If I love myself purely, will I not find and follow the best version of myself?
These might seem like strange questions, as many if not most of us have been socialized from early childhood to believe any one or more of the following: (a) “to love myself is wrong, selfish, or conceited”; (b) “I’m not worthy and deserving of love, not even from myself;” or (c) “if others avoid, bypass, deny, dismiss, evade, ignore, or resist me, this must mean that I’m unlovable.”
Said the wounded, withdrawn, frightened, traumatized, triggered, avoidant, dismissive, evasive, ignorant, immature, rude, resistant, gaslighting, scapegoating, blaming, shaming, dramatic, erratic, unworthy, and undeserving child within, cowering inside the adolescent or adult body.
As a result of swallowing one or more of these beliefs, we do not and cannot view and treat ourselves with genuine love and respect ~ we cannot care about ourselves, we cannot be kind to ourselves, we cannot accept and forgive ourselves, we cannot be compassionate with ourselves.
Can I love myself? Not if I feel trapped.
Can I love others if I don’t love myself?
Before I can even begin to purify my love of self, I must reach a place in my heart where I can advocate on behalf of myself as follows: “if I know how to love another, then I know how to love myself, but if I don’t know how to love another, then I better learn how to love myself.”
Thankfully, beliefs can be challenged, uprooted, and replaced.

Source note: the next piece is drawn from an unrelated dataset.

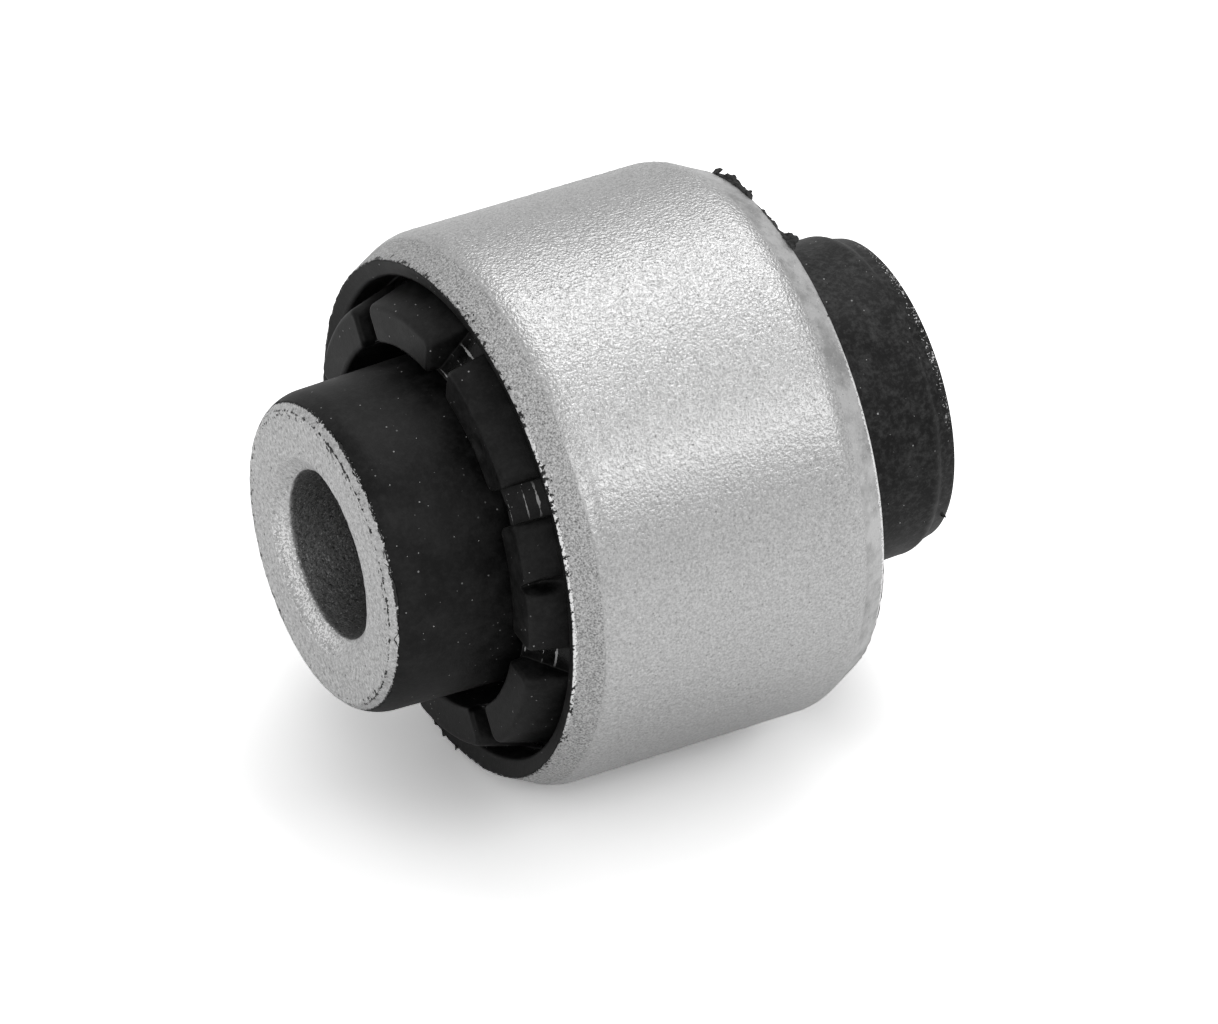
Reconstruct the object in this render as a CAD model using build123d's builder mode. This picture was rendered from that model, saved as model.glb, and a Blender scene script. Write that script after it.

it’s wrong, selfish, or conceited of me to love myself
it’s good and right and fair to love myself at no one else’s expense
I’m not worthy and deserving of love, not even from myself
I am worthy and deserving of love, especially from and for myself
if others avoid, bypass, deny, dismiss, evade, ignore, or resist me, this must mean I’m unlovable
if others avoid, bypass, deny, dismiss, evade, ignore, or resist me, this might mean they feel unlovable
These switchups in belief are potent, if not downright liberating. As far as I can see, pure love applied to a love of self yields a most essential wisdom that remains imbued with passion and compassion both, which I’ll be more than happy to explore and explicate in posts to come.